IV) Africa in the Age of European Discovery
A) Social organization
1) Economic Development – scholars in the past have long believed that the current underdevelopment of the African continent has its antecedents during the period before European exploration; however, recent scholarship has called this into question.
(a) Manufacturing – most African societies produced goods that they needed; trade with Europeans brought them different goods. In some areas of Africa, the manufacture of iron and steel products was as good, or better, than comparable manufactories in Europe.
(b) Trade – trade with Europe was mainly for “luxury” goods—different kinds of textiles, for instance, or goods that were sold more cheaply by Europeans than they could obtain from fellow Africans, or some goods—like alcohol—, which were not available locally.

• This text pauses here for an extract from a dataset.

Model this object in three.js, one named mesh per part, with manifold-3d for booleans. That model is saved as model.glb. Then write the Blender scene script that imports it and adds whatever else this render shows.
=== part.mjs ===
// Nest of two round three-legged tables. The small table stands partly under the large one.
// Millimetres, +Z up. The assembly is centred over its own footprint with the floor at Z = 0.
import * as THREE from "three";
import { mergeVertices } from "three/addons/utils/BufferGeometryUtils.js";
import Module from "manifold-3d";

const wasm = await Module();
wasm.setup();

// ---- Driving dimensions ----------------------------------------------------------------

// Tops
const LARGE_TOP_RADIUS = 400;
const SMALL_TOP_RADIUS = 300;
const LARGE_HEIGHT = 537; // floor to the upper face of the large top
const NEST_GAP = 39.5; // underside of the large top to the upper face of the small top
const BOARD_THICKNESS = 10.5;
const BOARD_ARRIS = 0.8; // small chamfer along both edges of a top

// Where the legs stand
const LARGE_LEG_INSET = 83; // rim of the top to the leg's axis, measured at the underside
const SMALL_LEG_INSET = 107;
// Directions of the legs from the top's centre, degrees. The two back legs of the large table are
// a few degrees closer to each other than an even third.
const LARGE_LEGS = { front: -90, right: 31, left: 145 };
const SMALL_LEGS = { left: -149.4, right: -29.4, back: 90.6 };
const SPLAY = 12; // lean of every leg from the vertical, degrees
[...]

2) Labor organization and slavery
(a) The slave trade was controlled by the African people themselves; Europeans did not invade Africa and forcibly take many slaves—the “factories” that were established on the African coast stayed there, initially, because Africans in power wanted them to remain there; after slavery began to have a dehabilitating effect on African societies this control was diminished. The weaponry developed by Europeans—particularly muskets and cannon—were particularly sought after trade items (as well as less violent items like woolen cloth—a novelty item in sub-Saharan Africa—and the highly sought after
(b) Slavery did not result from a weakness in African society—slavery had always been around, all over the world.
(i) A contributing factor to this was that in many African societies during this time period, land had no value as property—one had to have the labor available (mainly slave labor) to produce goods on this land to create value or wealth.
V. The Mexica and the Conquistadores
A. Mexica culture
1. Hierarchical society
2. Human sacrafice—to appease a sun god; to ensure the continued appearance of the sun. Mostly practiced on the people the Mexica conquerored and forced tribute from—which gave the Spaniards lots of potential allies when they landed.
B. Spanish intervention
1. Hernan Cortez—landed in present-day Mexico in 1518, with a small band of men (several hundred). Most of men were mounted on horses, however, and accompanied as well by a compliment of mastiff dogs, trained to attack, muskets, and cannon. Upon landing, Cortez ordered the ships beached and burned, and the lead nails recovered for use as musket balls
2. Dona Mariana—a native woman, well-versed in a variety of native languages, was brought along to act as translator for Cortez. She was instrumental in helping Cortez make allies among the native peoples—which eventually proved to be the difference.
C. Tenochtitlan—the capital of the Mexica empire. Cortez and his small band, accompanied by thousands of new native allies, were welcomed into the city by the rather capricious Mexica leader, Monctezuma. The Spanish were particularly impressed with the amount of gold used in the public buildings, and in order to acquire a portion, decided to hold Monctezuma for ransom. This ends disasterously, and the Spanish are forced to beat a hasty retreat with only a small portion of the gold they sought. Rather than leave behind these riches, however, Cortez rallies his men, recruits thousands of his Indian allies to throw off the yoke of tyranny imposed by the Mexica, and re-enters Tenochtitlan—only to find token resistance, because in the intervening months, the combination of microbes introduced by the Spanish and internal problems within Mexica society had devastated the population there.